Before you embark on an affinity diagram, keep these things in mind:

    • Sticky Notes Work Well: People tend to use sticky notes for affinity diagrams for a few reasons.
      • They are easy to stick AND move around.
      • They have just enough space to write the info you need, without going overboard.
      • They are plentiful in offices, come in many colors, and are usually free at trade shows, like the ones we used (thanks Optimal Workshop!), or inexpensive to buy.
    • Schedule time. It can take a few minutes to days to organize an affinity diagram, depending on whether you have a few dozen or hundreds of notes. The exercise we conducted took us two hours.
    • Decide whether to brainstorm individually or as a team. Some make an argument for not talking during a sorting session; there are benefits to doing this exercise in isolation and aggregating the results to benefit from group judgment. But that rule is too context specific for all to follow; talking out loud helps reduce redundancy and ensures the fragments are clear and understandable.
    • Find more associations with advanced techniques. The book, Rapid Solving with Post-it Notes, has all sorts of ideas on how to use sticky notes. A helpful one is to use the FOG method. You label each of the notes with one of the letters, F, O, or G. They stand for:
      • Fact: Information that can be verified empirically.

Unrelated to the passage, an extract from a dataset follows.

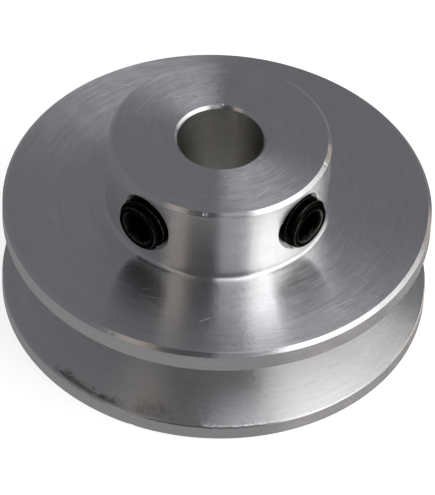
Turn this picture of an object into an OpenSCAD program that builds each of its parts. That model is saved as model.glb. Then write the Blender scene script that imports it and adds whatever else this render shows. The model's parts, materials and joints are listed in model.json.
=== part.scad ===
// Single-groove V belt pulley with a hub, held on its shaft by two radial set screws.
// One turned aluminium body and two steel hex-socket set screws.
// Origin on the bore axis in the rim's outer face, +Z towards the end of the hub. Millimetres.

/* [Sheave] */
// Outside diameter of both rims
outside_d = 40; // [38:0.5:60]
// Thickness of the sheave, over both rims
sheave_t = 11.2; // [10.6:0.1:14]
// Thickness of the rim that is away from the hub
back_rim_t = 1.55; // [1:0.05:2]

/* [Belt groove] */
// Width of the groove at the outside diameter
groove_w = 7.6; // [7.2:0.1:8]
// Depth of the groove below the outside diameter
groove_depth = 7.5; // [6:0.1:8]
// Angle between the two flanks of the groove, in degrees
groove_angle = 40; // [34:1:42]

/* [Hub] */
// Diameter of the hub
hub_d = 20.5; // [19:0.5:24]
// Height of the hub above the sheave
hub_h = 8; // [7.5:0.5:12]
// Diameter of the shaft bore
bore_d = 8; // [6:0.5:9]

/* [Set screws] */
// Thread diameter of the set screws
screw_d = 5; // [4:0.5:5]
// Length of a set screw
screw_len = 6; // [5:0.5:8]
// Pitch of the thread
pitch = 0.8; // [0.5:0.1:0.8]
// Width across the flats of the hexagon socket
socket_af = 2.5; // [2:0.5:2.5]
// How far the outer end of a screw stands above the hub
screw_proud = 0.95; // [0:0.05:2]

/* [Edges] */
// Chamfer on the front rim and on the end of the hub
rim_chamfer = 0.35; // [0.1:0.05:0.5]
// Chamfer at both ends of the bore
bore_chamfer = 0.27; // [0.1:0.01:0.4]
// Edge break on the back rim and at the mouth of the groove
edge_break = 0.1; // [0.05:0.05:0.15]
// Fillet where the hub meets the sheave
hub_fillet = 0.6; // [0.2:0.1:0.8]

/* [Hidden] */

round_fn = 96;
cut_past = 1;                    // how far a cutter runs past the face that it opens

outside_r = outside_d / 2;
hub_r = hub_d / 2;
bore_r = bore_d / 2;
total_h = sheave_t + hub_h;

// The V groove: its two mouth edges, its flat bottom and the height of its middle.
groove_low_z = back_rim_t;
groove_high_z = back_rim_t + groove_w;
flank_rise = groove_depth * tan(groove_angle / 2);
groove_root_r = outside_r - groove_depth;

// The set screws, their thread and their holes.
screw_lift = 0.2;                // how far the screws lie above the middle of the hub's height
screw_gap = 0.04;                // running clearance between the screw's crests and its hole
depth_per_pitch = 0.6;           // depth of the thread for each millimetre of pitch
crest_per_pitch = 1 / 8;         // flat on the top of a thread for each millimetre of pitch
sink_w = 0.56;                   // width of the countersink round a hole

screw_z = sheave_t + hub_h / 2 + screw_lift;
screw_r = screw_d / 2;
hole_r = screw_r + screw_gap;
hole_mouth_r = hole_r + sink_w;
thread_depth = depth_per_pitch * pitch;
crest_w = crest_per_pitch * pitch;

front_azimuth = -90;             // the front screw points along -Y
side_azimuth = 0;                // the side screw points along +X
front_turn = 20;                 // how far the front screw's hexagon is turned, in degrees
side_turn = 4;                   // the same for the side screw

// Points of an arc about centre, from one angle to another.
function arc_points(centre, radius, from, to, steps = 12) =
    [for (i = [0:steps])
        let (a = from + (to - from) * i / steps)
        centre + radius * [cos(a), sin(a)]];

// Half outline of the body, from the bore outwards, as [radius, height] points.
body_outline = concat(
    [[bore_r, bore_chamfer],
     [bore_r + bore_chamfer, 0],
     [outside_r - edge_break, 0],
     [outside_r, edge_break],
     [outside_r, groove_low_z - edge_break],
     [outside_r - edge_break, groove_low_z + edge_break * tan(groove_angle / 2)],
     [groove_root_r, groove_low_z + flank_rise],
     [groove_root_r, groove_high_z - flank_rise],
     [outside_r - edge_break, groove_high_z - edge_break * tan(groove_angle / 2)],
     [outside_r, groove_high_z + edge_break],
     [outside_r, sheave_t - rim_chamfer],
     [outside_r - rim_chamfer, sheave_t]],
    arc_points([hub_r + hub_fillet, sheave_t + hub_fillet], hub_fillet, 270, 180),
    [[hub_r, total_h - rim_chamfer],
     [hub_r - rim_chamfer, total_h],
     [bore_r + bore_chamfer, total_h],
     [bore_r, total_h - bore_chamfer]]);

// Moves a screw or its hole, drawn along +Z from the bore axis, to its radial place.
module radial(azimuth) {
    translate([0, 0, screw_z])
        rotate([0, 90, azimuth])
            children();
}

// Tapped hole from the bore out to the hub's surface, with a countersunk mouth. Its thread
// is a row of ring grooves outside the bare hole.
module tapped_hole() {
    groove_count = floor((hub_r - bore_r) / pitch) - 1;
    cylinder(h = hub_r + cut_past, r = hole_r, $fn = round_fn);
    translate([0, 0, hub_r - hole_mouth_r])
        cylinder(h = hole_mouth_r + cut_past, r1 = 0, r2 = hole_mouth_r + cut_past, $fn = round_fn);
    for (i = [1:groove_count])
        translate([0, 0, bore_r + i * pitch])
            rotate_extrude($fn = round_fn)
                polygon([
                    [0, -pitch / 2 + crest_w / 2],
                    [hole_r, -pitch / 2 + crest_w / 2],
                    [hole_r + thread_depth / 2, 0],
                    [hole_r, pitch / 2 - crest_w / 2],
                    [0, pitch / 2 - crest_w / 2]]);
}

module pulley_body() {
    color("silver")
        difference() {
            rotate_extrude($fn = round_fn)
                polygon(body_outline);
            radial(front_azimuth)
                tapped_hole();
            radial(side_azimuth)
                tapped_hole();
        }
}

// Set screw along +Z, from its cup point at the bottom to its socket end at the top.
module set_screw() {
    root_r = screw_r - thread_depth;
    point_r = 1.35;              // rim of the cup point
    end_chamfer = 0.32;          // chamfer round the socket end
    face_r = screw_r - end_chamfer;
    cup_depth = 0.7;
    socket_depth = 2.6;
    socket_r = socket_af / sqrt(3);
    socket_lead = 0.15;          // chamfer round the mouth of the socket
    first_crest = root_r - point_r + pitch / 2;
    end_crest = screw_len - end_chamfer - crest_w;
    crest_count = floor((end_crest - first_crest) / pitch);

    // Each thread crest as a ring, with the flanks down to the root on both sides.
    crests = [for (i = [crest_count:-1:0])
        let (z = end_crest - (crest_count - i) * pitch)
        each [[screw_r, z + crest_w / 2],
              [screw_r, z - crest_w / 2],
              [root_r, z - pitch / 2 + crest_w / 2],
              [root_r, z - pitch / 2 - crest_w / 2]]];

    difference() {
        rotate_extrude($fn = round_fn)
            polygon(concat(
                [[0, screw_len], [face_r, screw_len], [screw_r, screw_len - end_chamfer]],
                crests,
                [[root_r, root_r - point_r], [point_r, 0], [0, 0]]));
        translate([0, 0, screw_len - socket_depth])
            cylinder(h = socket_depth + cut_past, r = socket_r, $fn = 6);
        translate([0, 0, screw_len - socket_lead])
            cylinder(h = socket_lead + cut_past, r1 = socket_r, r2 = socket_r + socket_lead + cut_past,
                     $fn = round_fn);
        translate([0, 0, -cut_past])
            cylinder(h = cup_depth + cut_past, r1 = point_r + cut_past, r2 = 0, $fn = round_fn);
    }
}

module placed_screw(azimuth, turn) {
    color("dimgray")
        radial(azimuth)
            translate([0, 0, hub_r + screw_proud - screw_len])
                rotate(turn)
                    set_screw();
}

module front_set_screw() {
    placed_screw(front_azimuth, front_turn);
}

module side_set_screw() {
    placed_screw(side_azimuth, side_turn);
}

pulley_body();
front_set_screw();
side_set_screw();
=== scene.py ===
"""Looks of the V belt pulley: a turned aluminium body and two black steel set screws.

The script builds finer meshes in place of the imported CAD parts, gives them their
materials, and sets up a pale floor, plain studio light and the camera. The sizes are in
millimetres, and MM turns them into Blender's metres.
"""
import json
import math

import bpy
import numpy as np
from mathutils import Matrix, Vector


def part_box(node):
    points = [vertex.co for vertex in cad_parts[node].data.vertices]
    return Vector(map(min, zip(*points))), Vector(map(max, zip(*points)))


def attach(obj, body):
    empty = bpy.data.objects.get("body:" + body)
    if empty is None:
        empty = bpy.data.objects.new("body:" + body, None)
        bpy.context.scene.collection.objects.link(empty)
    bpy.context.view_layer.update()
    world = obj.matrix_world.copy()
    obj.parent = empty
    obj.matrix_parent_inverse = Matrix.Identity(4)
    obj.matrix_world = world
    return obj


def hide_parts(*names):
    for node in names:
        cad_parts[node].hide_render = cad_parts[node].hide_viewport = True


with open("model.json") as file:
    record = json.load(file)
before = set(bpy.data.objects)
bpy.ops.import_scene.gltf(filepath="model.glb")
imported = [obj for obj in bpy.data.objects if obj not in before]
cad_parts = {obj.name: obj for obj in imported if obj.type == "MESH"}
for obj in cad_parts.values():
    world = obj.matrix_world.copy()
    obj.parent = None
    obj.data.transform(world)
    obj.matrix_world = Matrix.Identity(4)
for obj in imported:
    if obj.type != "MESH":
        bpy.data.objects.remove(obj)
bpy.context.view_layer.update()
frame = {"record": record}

MM = 0.001

# ---------------------------------------------------------------- sizes

body_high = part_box("pulley_body")[1]
outside_r = body_high.x / MM
total_h = body_high.z / MM
bore_r = next(m for m in frame["record"]["mounts"] if m["name"] == "bore")["dims"]["r_mm"]

sheave_t = 11.2
hub_r = 10.25
back_rim_t = 1.55
groove_w = 7.6
groove_depth = 7.5
flank_angle = math.radians(20)
rim_chamfer = 0.35
bore_chamfer = 0.27
edge_break = 0.1
hub_fillet = 0.6

side_low, side_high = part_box("side_set_screw")
screw_z = (side_low.z + side_high.z) / 2 / MM
screw_r = (side_high.z - side_low.z) / 2 / MM
screw_len = (side_high.x - side_low.x) / MM
screw_tip = side_low.x / MM
pitch = 0.8
thread_depth = 0.48
end_chamfer = 0.32
screw_root_r = screw_r - thread_depth
screw_face_r = screw_r - end_chamfer
screw_point_r = 1.35
socket_across_flats = 2.5
socket_corner_r = socket_across_flats / math.sqrt(3)
socket_mouth_r = 1.68
socket_depth = 2.6
cup_depth = 0.7

screw_gap = 0.04
sink_w = 0.56
hole_r = screw_r + screw_gap
hole_thread_depth = 0.34
hole_mouth_r = hole_r + sink_w

# ---------------------------------------------------------------- mesh helpers


def smoothstep(low, high, x):
    """0 below low, 1 above high and a smooth rise between, for numbers or arrays."""
    t = np.clip((x - low) / (high - low), 0.0, 1.0)
    return t * t * (3 - 2 * t)


def new_object(name, points_mm, faces, span=None):
    """A mesh object from points in millimetres and faces, with an integer per face."""
    mesh = bpy.data.meshes.new(name)
    mesh.from_pydata([tuple(p) for p in np.asarray(points_mm) * MM], [], faces)
    if span is not None:
        layer = mesh.attributes.new("span", "INT", "FACE")
        layer.data.foreach_set("value", np.asarray(span, np.int32))
    mesh.validate()
    mesh.update()
    piece = bpy.data.objects.new(name, mesh)
    bpy.context.scene.collection.objects.link(piece)
    return piece


def ring_faces(rings, around, closed=False):
    """Quads between rings of points, each ring with the same number of points around."""
    faces = []
    pairs = rings if closed else rings - 1
    for i in range(pairs):
        low, high = i * around, ((i + 1) % rings) * around
        for j in range(around):
            k = (j + 1) % around
            faces.append((low + j, low + k, high + k, high + j))
    return faces


def mark_sharp(mesh, degrees):
    """Marks the edges that bend by more than an angle, and shades every face smooth."""
    mesh.polygons.foreach_set("use_smooth", np.ones(len(mesh.polygons), bool))
    mesh.set_sharp_from_angle(angle=math.radians(degrees))
    mesh.update()


# ---------------------------------------------------------------- pulley body


# How near the outline a point is, in millimetres, to count as on it.
ON_SPAN = 0.0005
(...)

      • Opinion: Often mistaken for facts but can still be useful to get your ideas out there and later challenged.
      • Guess: Can be wild ideas but helpful when coming up with new designs or features (and ideally later verified).

Creating an affinity diagram is a good first step for organizing seemingly disconnected information. It can be low-tech (sticky notes) or high-tech if you want to make it digital (and potentially involve remote members). Because it is done in a group, it also has the added benefit of allowing people to have a voice and contribute ideas.